On my way to the hospital, there’s a botanical garden. The huge, exuberant Monsteras Deliciosas at the entrance to the garden gave me a strange feeling when I first walked past. In Brazil, the walls of my mother’s house are covered with the same plants. But here, in the middle of winter, they fall on false walls with a tropical decor.
A closer look reveals the network that supports them: modern greenhouses, humidifiers, irrigation pipes and electric cables. These are artificial structures that sustain life, just like the hospital just a few meters away. These structures are at once so different and so similar. Places of interdependence, stability and instability, artificiality and vulnerability.

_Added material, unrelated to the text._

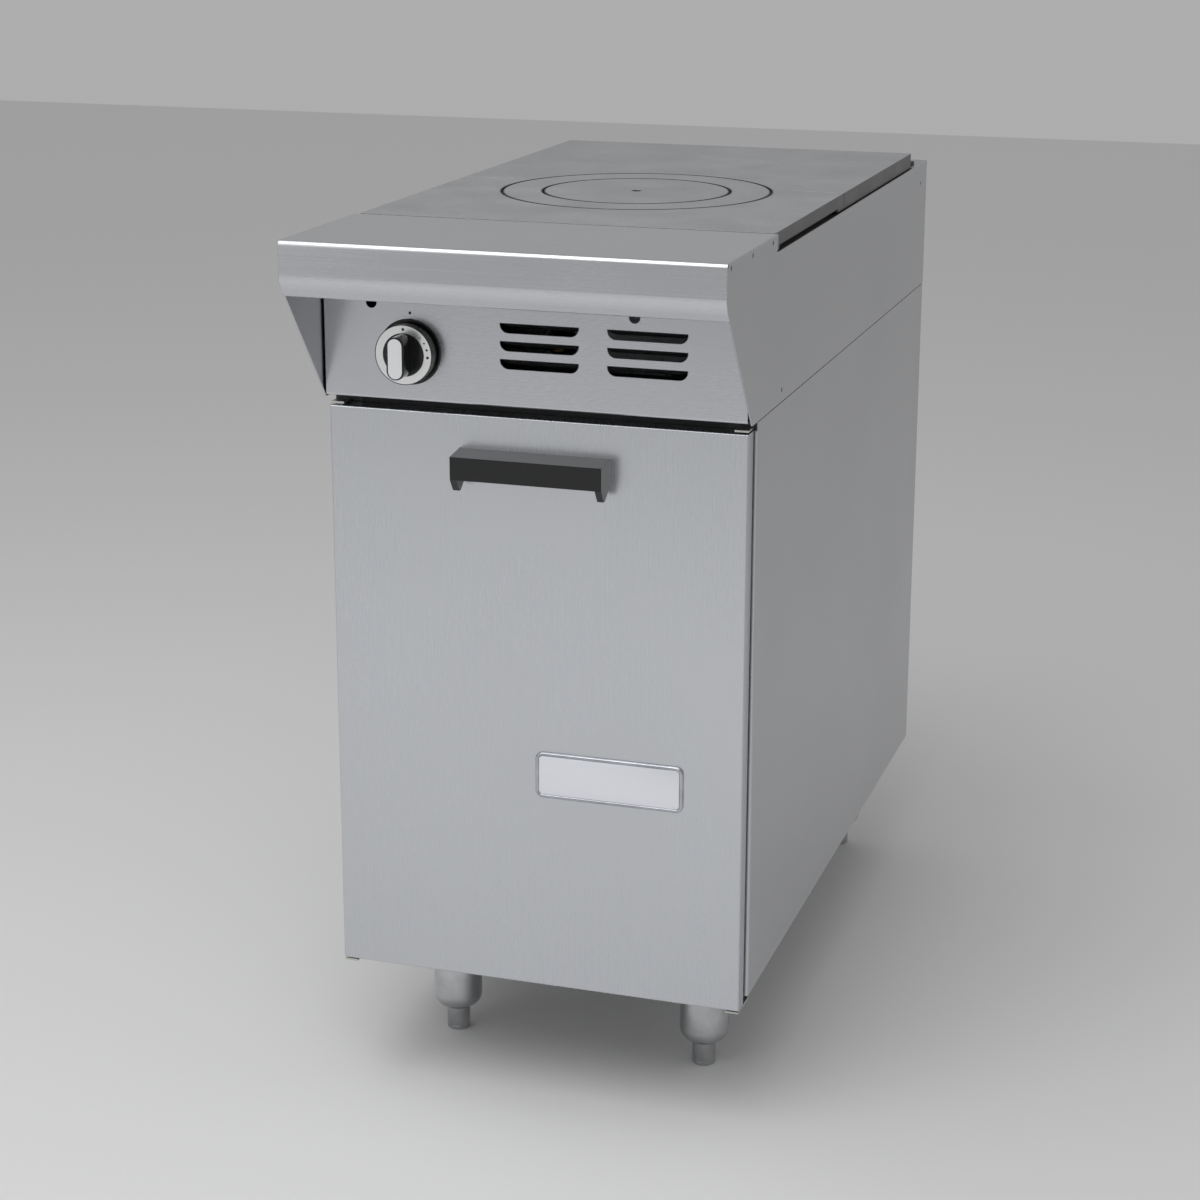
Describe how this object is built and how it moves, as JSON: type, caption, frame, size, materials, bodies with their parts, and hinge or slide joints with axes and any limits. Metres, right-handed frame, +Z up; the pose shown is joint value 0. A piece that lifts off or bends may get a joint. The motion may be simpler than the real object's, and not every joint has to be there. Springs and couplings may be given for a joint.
{
  "type": "hot plate burner",
  "caption": "Freestanding commercial gas hot plate range section with cast iron top, ring and lid, sloped front rail, knob, louvred panel, cabinet door and legs.",
  "frame": {"origin": "on the floor, under the middle of the overall box", "axes": "+X to the user's right, +Y towards the back, +Z up"},
  "size_m": [0.4572, 1.012, 0.95],
  "materials": {
    "door_steel": "vertical brushed grain, satin",
    "panel_steel": "horizontal brushed grain, satin",
    "rail_steel": "horizontal brushed grain, satin",
    "side_steel": "brushed, satin",
    "galvanised": "galvanised sheet, dull",
    "frame_steel": "dark paint on welded steel",
    "cast_plate": "machined cast iron, seasoned grey",
    "dark_iron": "raw dark casting",
    "insulation": "matt fibre board",
    "brass": "machined brass",
    "aluminium_tube": "drawn tube, satin",
    "black_pipe": "black iron pipe",
    "regulator_paint": "grey enamel",
    "zinc_steel": "zinc plated",
    "black_plastic": "fine satin moulded plastic",
    "white_nylon": "moulded nylon",
    "silver_dial": "satin silver",
    "handle_plastic": "fine satin moulded plastic",
    "plate_trim": "bright bevelled plate",
    "plate_face": "pale satin face",
    "screw_steel": "dull steel screw heads",
    "leg_steel": "polished tube",
    "foot_steel": "turned steel"
  },
  "bodies": {
    "cabinet": {"front_rail": "rail_steel", "valve_panel": "panel_steel", "upper_side_left": "side_steel", "upper_side_right": "side_steel", "lower_side_left": "side_steel", "lower_side_right": "side_steel", "base_frame": "frame_steel", "cabinet_floor": "galvanised", "cabinet_liner_left": "galvanised", "cabinet_liner_right": "galvanised", "cabinet_back": "galvanised", "cabinet_ceiling": "galvanised", "back_panel": "galvanised", "upper_back_panel": "galvanised", "flue_box": "galvanised", "flue_cap": "galvanised", "flue_grate": "dark_iron", "plate_frame": "frame_steel", "hot_plate_front": "cast_plate", "hot_plate_rear": "cast_plate", "burner_box": "galvanised", "firebox_boards": "insulation", "burner": "dark_iron", "gas_valve": "brass", "supply_tube": "aluminium_tube", "orifice_hood": "brass", "manifold_pipe": "black_pipe", "inlet_pipe": "black_pipe", "pressure_regulator": "regulator_paint", "gas_stub": "black_pipe", "pilot_burner": "zinc_steel", "pilot_tube": "aluminium_tube", "thermocouple": "brass", "knob_bezel": "black_plastic", "hinge_plates": "zinc_steel", "hinge_pins": "zinc_steel", "door_catch": "black_plastic", "side_screws": "screw_steel", "back_screws": "screw_steel", "leg_barrels": "leg_steel", "leg_nuts": "zinc_steel"},
    "door": {"door_skin": "door_steel", "door_liner": "galvanised", "pivot_bushes": "white_nylon", "door_strike": "zinc_steel", "door_handle": "handle_plastic", "handle_screws": "zinc_steel", "nameplate": "plate_trim"},
    "spindle_push": {"thrust_washer": "zinc_steel"},
    "knob": {"valve_spindle": "zinc_steel", "knob_body": "black_plastic", "knob_dial": "silver_dial", "knob_insert": "silver_dial"},
    "ring": {"hot_plate_ring": "cast_plate"},
    "lid": {"hot_plate_lid": "cast_plate"},
    "shutter": {"air_shutter": "zinc_steel"},
    "foot_fl": {"foot_front_left": "foot_steel"},
    "foot_fr": {"foot_front_right": "foot_steel"},
    "foot_rl": {"foot_rear_left": "foot_steel"},
    "foot_rr": {"foot_rear_right": "foot_steel"}
  },
  "joints": [
    {"name": "door_hinge", "type": "hinge", "parent": "cabinet", "child": "door", "pos_m": [-0.2175, -0.387, 0.45], "axis": [0, 0, -1], "range_deg": [0, 110]},
    {"name": "knob_push", "type": "slide", "parent": "cabinet", "child": "spindle_push", "axis": [0, 1, 0], "range_m": [0, 0.003], "stiffness_N_per_m": 1500, "springref_m": -0.003},
    {"name": "knob_turn", "type": "hinge", "parent": "spindle_push", "child": "knob", "pos_m": [-0.131, -0.416, 0.826], "axis": [0, -1, 0], "range_deg": [0, 100]},
    {"name": "ring_lift", "type": "slide", "parent": "cabinet", "child": "ring", "axis": [0, 0, 1], "range_m": [0, 0.08]},
    {"name": "lid_lift", "type": "slide", "parent": "ring", "child": "lid", "axis": [0, 0, 1], "range_m": [0, 0.08]},
    {"name": "shutter_turn", "type": "hinge", "parent": "cabinet", "child": "shutter", "pos_m": [0, -0.301, 0.826], "axis": [0, 1, 0], "range_deg": [0, 60]},
    {"name": "foot_front_left_height", "type": "slide", "parent": "cabinet", "child": "foot_fl", "axis": [0, 0, -1], "range_m": [0, 0.025]},
    {"name": "foot_front_right_height", "type": "slide", "parent": "cabinet", "child": "foot_fr", "axis": [0, 0, -1], "range_m": [0, 0.025]},
    {"name": "foot_rear_left_height", "type": "slide", "parent": "cabinet", "child": "foot_rl", "axis": [0, 0, -1], "range_m": [0, 0.025]},
    {"name": "foot_rear_right_height", "type": "slide", "parent": "cabinet", "child": "foot_rr", "axis": [0, 0, -1], "range_m": [0, 0.025]}
  ]
}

I look at the tropical and exotic plants as if in a mirror. I see my body, which, like the plants, is vulnerable and foreign. Powered by machines, wires and electrodes, measured, studied and processed. Bodies and plants foreign to the places where they live. Each step reveals different parts of this trajectory.
There’s something beautiful in the midst of the strangeness of these places: living beings trying to establish links, through roots and rhizomes in the case of plants, or through touch and emotional bonds in the case of humans. Plants that bring joy and life to hospitals. Roots that grow and intertwine, creating a veritable ecosystem. Lives that, though planted on concrete, develop powerful and unexpected alliances.
Each time, the botanical garden’s exit door brings me face to face with myself and brings me back to reality. Trajectoires is a reflection on the strangeness, unbelonging and artificiality of the world we live in, and on our ability to put down deep roots, to create an incredibly strong and unexpectedly beautiful ecosystem.